*WORK INSTRUCTIONS*
Below are records; please set down exactly the lines from the first through the one containing "corner strands' centres.".

*DATASET EXCERPTS*
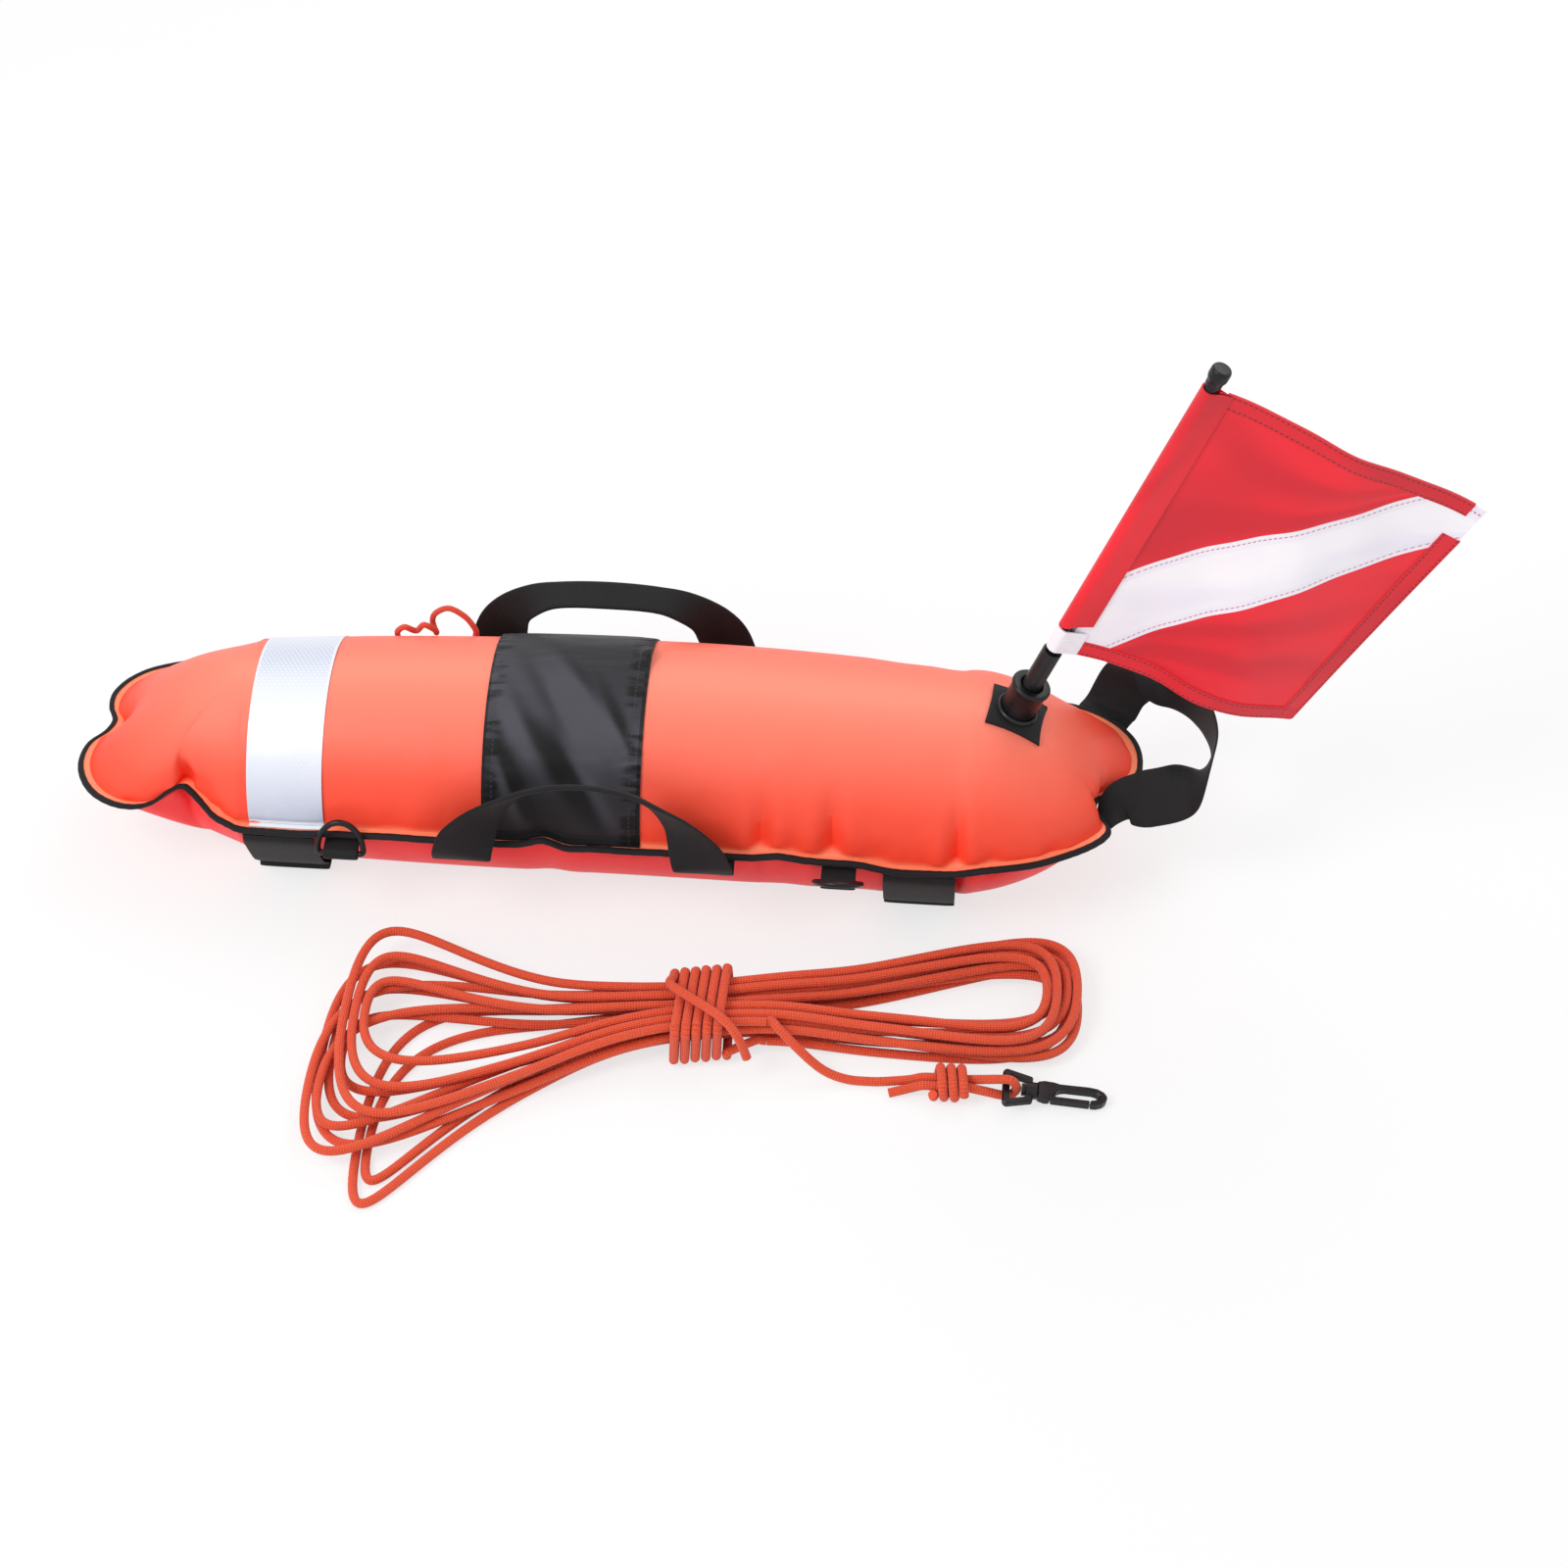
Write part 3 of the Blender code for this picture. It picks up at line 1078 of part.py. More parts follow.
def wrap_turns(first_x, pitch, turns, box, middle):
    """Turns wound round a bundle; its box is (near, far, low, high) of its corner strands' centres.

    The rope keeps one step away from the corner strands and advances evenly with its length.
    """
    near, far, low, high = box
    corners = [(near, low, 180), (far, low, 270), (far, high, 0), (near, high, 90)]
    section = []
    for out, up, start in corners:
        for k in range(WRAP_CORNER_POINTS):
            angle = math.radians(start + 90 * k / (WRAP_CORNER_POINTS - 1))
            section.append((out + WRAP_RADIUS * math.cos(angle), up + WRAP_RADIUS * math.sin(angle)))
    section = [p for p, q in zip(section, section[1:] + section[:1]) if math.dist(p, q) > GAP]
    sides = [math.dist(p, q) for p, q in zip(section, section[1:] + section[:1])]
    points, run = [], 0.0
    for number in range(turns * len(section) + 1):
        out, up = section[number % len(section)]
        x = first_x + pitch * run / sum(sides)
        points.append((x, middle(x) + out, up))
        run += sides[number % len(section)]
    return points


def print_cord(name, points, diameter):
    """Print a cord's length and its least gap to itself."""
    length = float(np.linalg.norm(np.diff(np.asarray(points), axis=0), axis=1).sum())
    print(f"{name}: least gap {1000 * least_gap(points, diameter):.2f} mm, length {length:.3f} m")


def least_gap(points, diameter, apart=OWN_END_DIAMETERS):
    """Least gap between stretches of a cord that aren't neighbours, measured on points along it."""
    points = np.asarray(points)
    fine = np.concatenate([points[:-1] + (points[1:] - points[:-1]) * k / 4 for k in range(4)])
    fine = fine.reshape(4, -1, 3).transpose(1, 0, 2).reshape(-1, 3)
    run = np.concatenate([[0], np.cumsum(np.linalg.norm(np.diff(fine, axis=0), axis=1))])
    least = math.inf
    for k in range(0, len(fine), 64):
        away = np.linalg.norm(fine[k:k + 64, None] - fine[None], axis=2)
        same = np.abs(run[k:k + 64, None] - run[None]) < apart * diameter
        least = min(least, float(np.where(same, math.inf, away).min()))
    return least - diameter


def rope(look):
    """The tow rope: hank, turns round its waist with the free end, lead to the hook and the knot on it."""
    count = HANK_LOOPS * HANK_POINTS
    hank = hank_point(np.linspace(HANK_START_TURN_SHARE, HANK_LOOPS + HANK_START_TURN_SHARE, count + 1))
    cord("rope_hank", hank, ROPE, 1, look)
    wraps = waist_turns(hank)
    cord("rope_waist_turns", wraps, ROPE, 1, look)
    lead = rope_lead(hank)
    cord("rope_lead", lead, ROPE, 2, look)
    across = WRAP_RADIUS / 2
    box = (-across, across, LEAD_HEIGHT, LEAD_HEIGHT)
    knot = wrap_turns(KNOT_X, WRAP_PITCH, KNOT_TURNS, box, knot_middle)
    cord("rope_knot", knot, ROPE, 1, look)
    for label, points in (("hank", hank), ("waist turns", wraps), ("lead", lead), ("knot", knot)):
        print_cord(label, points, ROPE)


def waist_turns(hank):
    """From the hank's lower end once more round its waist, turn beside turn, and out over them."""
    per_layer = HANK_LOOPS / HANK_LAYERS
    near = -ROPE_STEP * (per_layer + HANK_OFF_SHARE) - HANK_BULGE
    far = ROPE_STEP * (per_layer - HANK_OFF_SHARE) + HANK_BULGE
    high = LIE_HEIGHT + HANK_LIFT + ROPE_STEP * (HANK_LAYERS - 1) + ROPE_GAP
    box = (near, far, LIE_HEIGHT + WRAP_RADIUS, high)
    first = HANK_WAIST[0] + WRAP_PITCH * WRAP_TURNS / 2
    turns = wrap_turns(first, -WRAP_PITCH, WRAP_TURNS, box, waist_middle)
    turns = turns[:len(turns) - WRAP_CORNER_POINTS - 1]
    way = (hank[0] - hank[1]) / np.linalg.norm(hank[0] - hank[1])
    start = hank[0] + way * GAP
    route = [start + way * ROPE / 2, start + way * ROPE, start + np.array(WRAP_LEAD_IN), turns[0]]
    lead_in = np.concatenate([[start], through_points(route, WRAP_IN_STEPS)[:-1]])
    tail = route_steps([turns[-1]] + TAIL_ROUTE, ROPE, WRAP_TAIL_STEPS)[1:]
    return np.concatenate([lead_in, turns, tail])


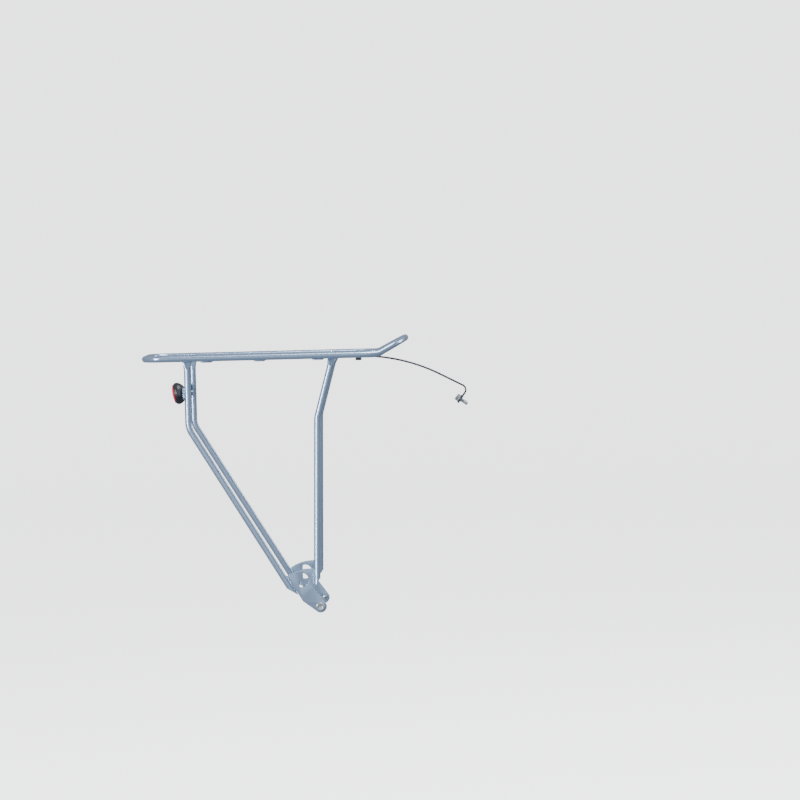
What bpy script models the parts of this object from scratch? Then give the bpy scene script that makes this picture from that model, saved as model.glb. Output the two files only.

*PROBLEM SOLUTION*
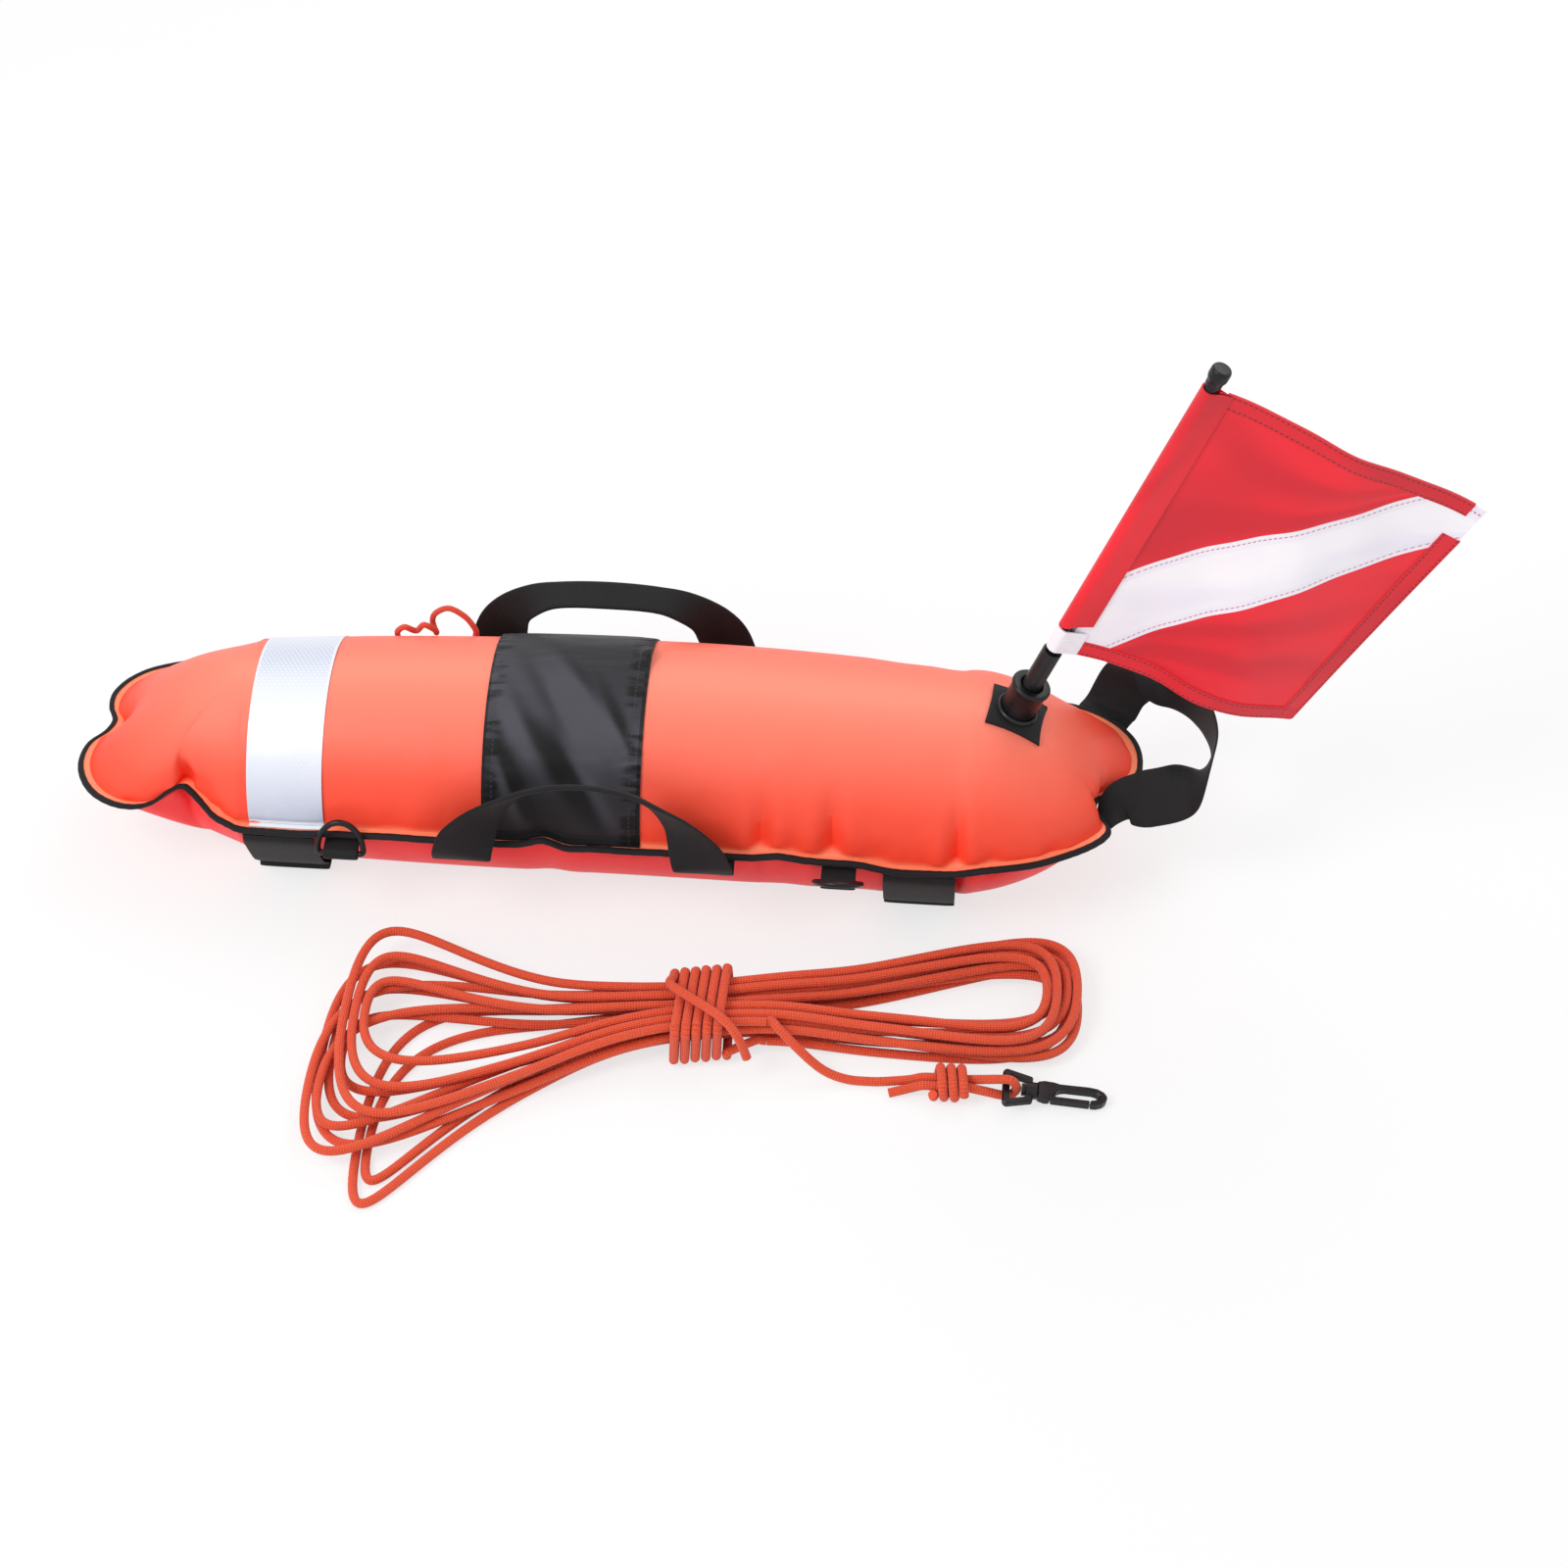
Write part 3 of the Blender code for this picture. It picks up at line 1078 of part.py. More parts follow.
def wrap_turns(first_x, pitch, turns, box, middle):
    """Turns wound round a bundle; its box is (near, far, low, high) of its corner strands' centres.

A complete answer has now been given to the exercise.